Having lightened up for the weekend, it’s time to visit the darker side of life again today and return to the theme of transport planning, as well as the subject of “Chiroptera” or bats.
The fantastic images of bats shown above are taken from “Art Forms of Nature” by the German biologist Ernst Haeckel: for more details please go to en.wikipedia.org/wiki/Kunstformen_der_Natur
In a post of March 2009, I drew attention to the following quotation from a 1972 transport plan for the West Midlands conurbation, centred on Birmingham :
“2.3 Highest car usage in Britain
No conurbation in Britain has as high a proportion of commuters who travel to work by car as the West Midlands. The combination of the M5 and M6 motorways provides a local as well as long-distance motorway system. Thus the area provides the nearest British approach to the car dominance reached in, say, Los Angeles….” !
In fairness, planners in Birmingham and the West Midlands conurbation, and indeed those of Los Angeles, have made some effort to reverse the disastrous planning of the second part of the twentieth century with investment in rail-based public transport.
Unfortunately, the same cannot be said of Worcestershire where the County Council’s approach to transport planning seems to have by-passed the more sustainable practice adopted by progressive authorities, as evidenced in proposals for a new Worcester technology park near M5 Junction 6 (of which more in my next post – yes, I will finally get there !).
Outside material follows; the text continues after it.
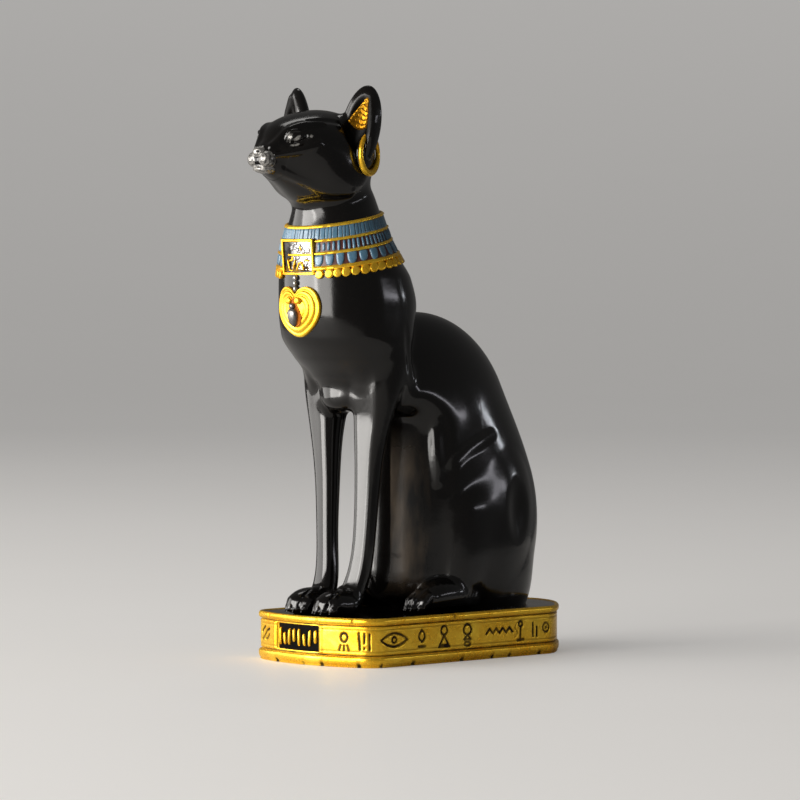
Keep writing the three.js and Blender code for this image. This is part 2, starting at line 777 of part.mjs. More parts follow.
const BAND_MIDDLE = (FOOT_HEIGHT + PLINTH_HEIGHT - RIM_HEIGHT) / 2;

// Rows of generic strokes along the left side, fewer on the hidden right side.
function bandStrokes() {
  const out = [];
  const pitch = 5.6;
  for (let i = 0; i < 18; i++) {
    const y = -48 + i * pitch;
    const tall = i % 3 === 0;
    const turn = [90, 62, 118, 90, 20, -25][i % 6];
    out.push(stroke(tall ? 8 : 5.4, 0.9, turn, y, BAND_MIDDLE + (i % 2 ? 1.1 : -0.8), 'left'));
    if (i % 2 === 0) out.push(stroke(4.2, 0.9, 0, y + 2.2, BAND_MIDDLE + (i % 4 ? 3.2 : -3.4), 'left'));
    if (i % 3 === 1) out.push(stroke(5.4, 0.9, 90, y, BAND_MIDDLE, 'right'));
  }
  return out;
}

// Blocks that sink the front panel, four in a row so that its floor keeps the bow.
function panelCutters() {
  const out = [];
  const width = PANEL_WIDTH / 4;
  for (let i = 0; i < 4; i++) {
    const x = PANEL_SIDE + (i - 1.5) * width;
    const seat = frontSeat(x);
    const cutter = new THREE.BoxGeometry(width + 0.3, 20, 13.2);
    cutter.translate(0, -10, 0);
    cutter.rotateZ(seat.turn);
    cutter.translate(x, seat.y + PANEL_DEPTH, BAND_MIDDLE);
    out.push(cutter);
  }
  return out;
}

// Raised strokes on the sunk panel in front.
function panelStrokes() {
  const out = [];
  for (let i = 0; i < 7; i++) {
    const x = PANEL_SIDE - PANEL_WIDTH / 2 + 4 + i * (PANEL_WIDTH - 8) / 6;
    out.push(stroke(7.4, 1.1, [90, 74, 90, 106][i % 4], x, BAND_MIDDLE, 'front'));
  }
  return out;
}

// Creases between the toes: upright blades round the front of a paw.
function toeBlades(x, y, z, spread, turn) {
  const out = [];
  for (let i = -1; i <= 1; i++) {
    const blade = new THREE.CylinderGeometry(6, 6, 0.8, 10, 1);
    blade.rotateZ(90 * RAD);
    blade.rotateZ(-i * 10 * RAD);
    blade.translate(i * spread, 0, 0);
    blade.rotateZ(turn * RAD);
    blade.translate(x, y, z);
    out.push(blade);
  }
  return out;
}

function hoop(side) {
  const ring = new THREE.TorusGeometry(HOOP.radius, HOOP.tube, 6, 22);
  const fill = new THREE.CylinderGeometry(HOOP.radius, HOOP.radius, 5.2, 22, 1);
  fill.rotateX(90 * RAD);
  fill.translate(0, 0, -2.8);
  const parts = [ring, fill].map((shape) => {
    shape.rotateX(90 * RAD);
    shape.rotateZ((90 + HOOP.turn) * RAD);
    shape.translate(...HOOP.at);
    return side < 0 ? mirrored(shape) : shape;
  });
  return parts;
}

function mirrored(shape) {
  const copy = shape.clone();
  copy.scale(-1, 1, 1);
  const index = copy.index.array;
  for (let i = 0; i < index.length; i += 3) {
    const keep = index[i];
    index[i] = index[i + 2];
    index[i + 2] = keep;
  }
  return copy;
}

function eyeSolid(side) {
  const ball = new THREE.SphereGeometry(1, 10, 6);
  ball.scale(5.6, 1.9, 2.9);
  ball.rotateY(-EYE.tilt);
  ball.rotateZ(EYE.turn);
  ball.translate(EYE.at[0] - 0.7, EYE.at[1] + 0.8, EYE.at[2]);
  return side < 0 ? mirrored(ball) : ball;
}

const wasm = await Module();
wasm.setup();

function solid(geometry) {
  geometry.deleteAttribute('normal');
  geometry.deleteAttribute('uv');
  const merged = mergeVertices(geometry, 1e-4);
  return new wasm.Manifold(new wasm.Mesh({
    numProp: 3,
    vertProperties: Float32Array.from(merged.attributes.position.array),
    triVerts: Uint32Array.from(merged.index.array),
  }));
}

function join(body, shapes) {
  return shapes.reduce((sum, shape) => sum.add(solid(shape)), body);
}

function cutAway(body, shapes) {
  return shapes.reduce((rest, shape) => rest.subtract(solid(shape)), body);
}

const top = EAR.at[2] + EAR.up + 6;
const net = netSurface(figure, [-40, -100, PLINTH_TOP - 5], [40, 84, top], CELL);
settle(net, figure, 3);
// Where the form is finer, a deviation counts for more.
function fineness(x, y, z) {
  if (z > 210 && y < -72) return 40;
  if (z > 210) return 8;
  return z < 45 && y < -30 ? 4 : 1;
}

const thinned = new Thinner(net, fineness).thin(FORM_TRIANGLES);
let cast = solid(toGeometry(thinned.points, thinned.faces));

cast = cutAway(cast, [
  ...toeBlades(9, -57.5, 27, TOE_GAP, 0),
  ...toeBlades(-9, -57.5, 27, TOE_GAP, 0),
  ...toeBlades(24, -15.5, 26.5, 3.2, 8),
  ...toeBlades(-24, -15.5, 26.5, 3.2, -8),
]);
cast = join(cast, [collar(), heart()]);
for (let i = 0; i < BEAD_COUNT; i++) {
  const angle = 2 * Math.PI * (i + 0.5) / BEAD_COUNT;
  cast = cast.add(solid(bead(onNeck(COLLAR_LEVELS[3] - 2.6, angle, 0.5), BEAD_RADIUS)));
}
// The plaque leans with the chest; its two windows are sunk in its face.
function plaquePart(width, depth, height, out, up) {
  const part = new THREE.BoxGeometry(width, depth, height);
  part.translate(0, -out, up);
  part.rotateX(-PLAQUE.lean * RAD);
  part.translate(0, onChest(0, PLAQUE.z, 0)[1], PLAQUE.z);
  return part;
}

cast = join(cast, [plaquePart(PLAQUE.width, 8, PLAQUE.height, PLAQUE.proud - 4, 0)]);
const window = PLAQUE.width - 2 * PLAQUE.frame;
cast = cutAway(cast, [
  plaquePart(window, 2 * PLAQUE.sunk, 8.6, PLAQUE.proud, -2),
  plaquePart(window, 2 * PLAQUE.sunk, 2.4, PLAQUE.proud, 4.9),
]);
cast = join(cast, [block(2.2, 4, 6, 0, onChest(0, 168, 0)[1] + 0.6, 168.5)]);
for (const side of [1, -1]) cast = join(cast, [...hoop(side), eyeSolid(side)]);

let base = solid(plinth());
base = cutAway(base, [
  ...panelCutters(),
  ...bandStrokes(),
]);
base = join(base, panelStrokes());

const scaled = cast.getMesh();
const figureGeometry = toGeometry(Array.from(scaled.vertProperties, (c) => c * UNIT), scaled.triVerts);
const joined = base.add(solid(figureGeometry)).getMesh();
const rough = { points: joined.vertProperties, faces: joined.triVerts };
const whole = new Thinner(rough, fineness).thin(SOLID_TRIANGLES);
const geometry = toGeometry(whole.points, whole.faces);
geometry.computeBoundingBox();
const box = geometry.boundingBox;
geometry.translate(-(box.min.x + box.max.x) / 2, -(box.min.y + box.max.y) / 2, -box.min.z);
geometry.computeVertexNormals();

const lacquer = new THREE.MeshStandardMaterial({ color: 0x15110f, roughness: 0.22, metalness: 0 });
const cat = new THREE.Mesh(geometry, lacquer);
cat.name = 'cat_figure';

const group = new THREE.Group();
group.name = 'bastet_cat';
group.add(cat);

export default group;
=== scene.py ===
"""A seated Egyptian cat: one black lacquered casting with painted trim, on its gold plinth."""

import logging
import math
from collections.abc import Callable, Sequence
from dataclasses import dataclass, field
from enum import Enum
from typing import ClassVar, NamedTuple

import bpy
import numpy as np
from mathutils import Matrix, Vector


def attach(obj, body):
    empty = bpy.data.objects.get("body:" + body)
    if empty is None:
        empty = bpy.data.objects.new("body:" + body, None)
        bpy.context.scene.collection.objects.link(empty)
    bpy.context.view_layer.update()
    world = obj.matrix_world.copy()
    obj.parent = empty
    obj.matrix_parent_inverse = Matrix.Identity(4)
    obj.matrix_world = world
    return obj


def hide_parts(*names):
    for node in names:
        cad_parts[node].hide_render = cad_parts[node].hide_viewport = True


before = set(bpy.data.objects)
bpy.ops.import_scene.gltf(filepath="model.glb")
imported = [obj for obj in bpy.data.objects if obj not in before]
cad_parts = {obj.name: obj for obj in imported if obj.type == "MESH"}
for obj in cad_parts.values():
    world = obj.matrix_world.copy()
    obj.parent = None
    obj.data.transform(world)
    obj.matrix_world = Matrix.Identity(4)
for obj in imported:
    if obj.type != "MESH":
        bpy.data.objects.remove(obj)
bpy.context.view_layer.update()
log = logging.getLogger("bastet_cat")

Array = np.ndarray
Points = tuple[Array, Array, Array]
Triple = tuple[float, float, float]
Steps = Sequence[tuple[float, float]]
Placer = Callable[[Array, Array, Array], Array]
Thing = bpy.types.Object
Socket = bpy.types.NodeSocket
Tree = bpy.types.NodeTree

# The figure is laid out in millimetres about the middle of the plinth's straight sides.
# X is the cat's left, -Y the way it faces, Z up. The row frame lies this far along Y.
ROW_SHIFT = 3.93
MM = 0.001
PLINTH_TOP = 21.7


class Slot(Enum):
    """The record's material slots."""

    BLACK = "black_lacquer"
    GOLD = "gold_paint"
    BLUE = "blue_paint"
    RED = "red_paint"
    SILVER = "silver_paint"


class Finish(NamedTuple):
    """A made material and the slot of the record that it belongs to."""

    slot: Slot
    material: bpy.types.Material


def blend(a: Array, b: Array, k: float) -> Array:
    """Joins two signed distances with a fillet of about k."""
    h = np.maximum(k - np.abs(a - b), 0) / k
    return np.minimum(a, b) - h * h * (k / 4)


def carve(a: Array, b: Array, k: float) -> Array:
    """Cuts b out of a, with an edge rounded by about k."""
    return -blend(-a, b, k)


def eased(a: Array, b: Array, c: Array, d: Array, t: Array) -> Array:
    """A smooth run from b to c, steered by the points before and after them.

    Args:
        a: The point before.
        b: Where the run starts.
        c: Where it ends.
        d: The point after.
        t: Shares of the run, from 0 to 1.

    Returns:
        Values along the run.
    """
    bend = 2 * a - 5 * b + 4 * c - d
    twist = 3 * b - a - 3 * c + d
    return 0.5 * (2 * b + (c - a) * t + bend * t ** 2 + twist * t ** 3)


def smooth_loop(points: Steps, fine: int) -> Array:
    """A closed smooth curve through points, with a number of short runs between each pair.

    Args:
        points: Rows of coordinates in order round the curve.
        fine: Short runs between two points.

    Returns:
        Points of the curve, one a row.
    """
    rows = np.array(points, float)
    t = (np.arange(fine) / fine)[None, :, None]
    around = [np.roll(rows, k, 0)[:, None] for k in (1, 0, -1, -2)]
    return eased(*around, t).reshape(-1, rows.shape[1])


def turned(a: Array, b: Array, angle: float) -> tuple[Array, Array]:
    """Reads a pair of coordinates in axes that are turned by an angle in degrees.

    Args:
        a: The first coordinate.
        b: The second.
        angle: How far the axes are turned.

    Returns:
        Both coordinates in the turned axes.
    """
    c = math.cos(math.radians(angle))
    s = math.sin(math.radians(angle))
    return a * c + b * s, b * c - a * s


@dataclass(frozen=True)
class Egg:
    """An ellipsoid, which may turn about Z and then lean about X or tip about Y (degrees)."""

    centre: Triple
    radii: Triple
    lean: float = 0.0
    turn: float = 0.0
    tip: float = 0.0

    def distance(self, p: Points) -> Array:
        """Signed distance, close to exact near the surface.

        Args:
            p: Points of the layout.

        Returns:
            One distance a point.
        """
        x, y, z = (c - o for c, o in zip(p, self.centre))
        if self.turn:
            x, y = turned(x, y, self.turn)
        if self.lean:
            y, z = turned(y, z, self.lean)
        if self.tip:
            x, z = turned(x, z, self.tip)
        u, v, w = (c / r for c, r in zip((x, y, z), self.radii))
        k0 = np.sqrt(u * u + v * v + w * w)
        u, v, w = (c / r for c, r in zip((u, v, w), self.radii))
        return k0 * (k0 - 1) / (np.sqrt(u * u + v * v + w * w) + 1e-6)

    def box(self) -> tuple[Array, Array]:
        """Corners of a box that holds the shape."""
        reach = np.array(self.radii) if not (self.lean or self.turn or self.tip) else max(self.radii)
        return np.array(self.centre) - reach, np.array(self.centre) + reach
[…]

I would, therefore, like to draw the attention of the Council’s Motorway Men to an article in the science section of the Weekend Financial Times magazine entitled: “Traffic pollution may cause brain damage”.
According to research conducted in the Los Angeles area prolonged exposure to traffic pollution caused” “significant damage” in “learning and memory” function, whilst “the brain showed signs of inflammation associated with premature aging and Alzheimer’s disease…”.
Thus my recommendation is that the proposed Worcester technology park should look for another site in order that further sub-regional brain retardation, along with regressive transport planning, may be avoided.
Finally, to return to the subject of “Chiroptera”, the proposed Tibberton Lane site is also an important bat habitat. Now bats, according to the same FT magazine science section, “perform services worth $23 billion a year to US agriculture”, so I would suggest that Worcestershire’s M5 corridor – shown below as it happens – is best left to genuinely sustainable development.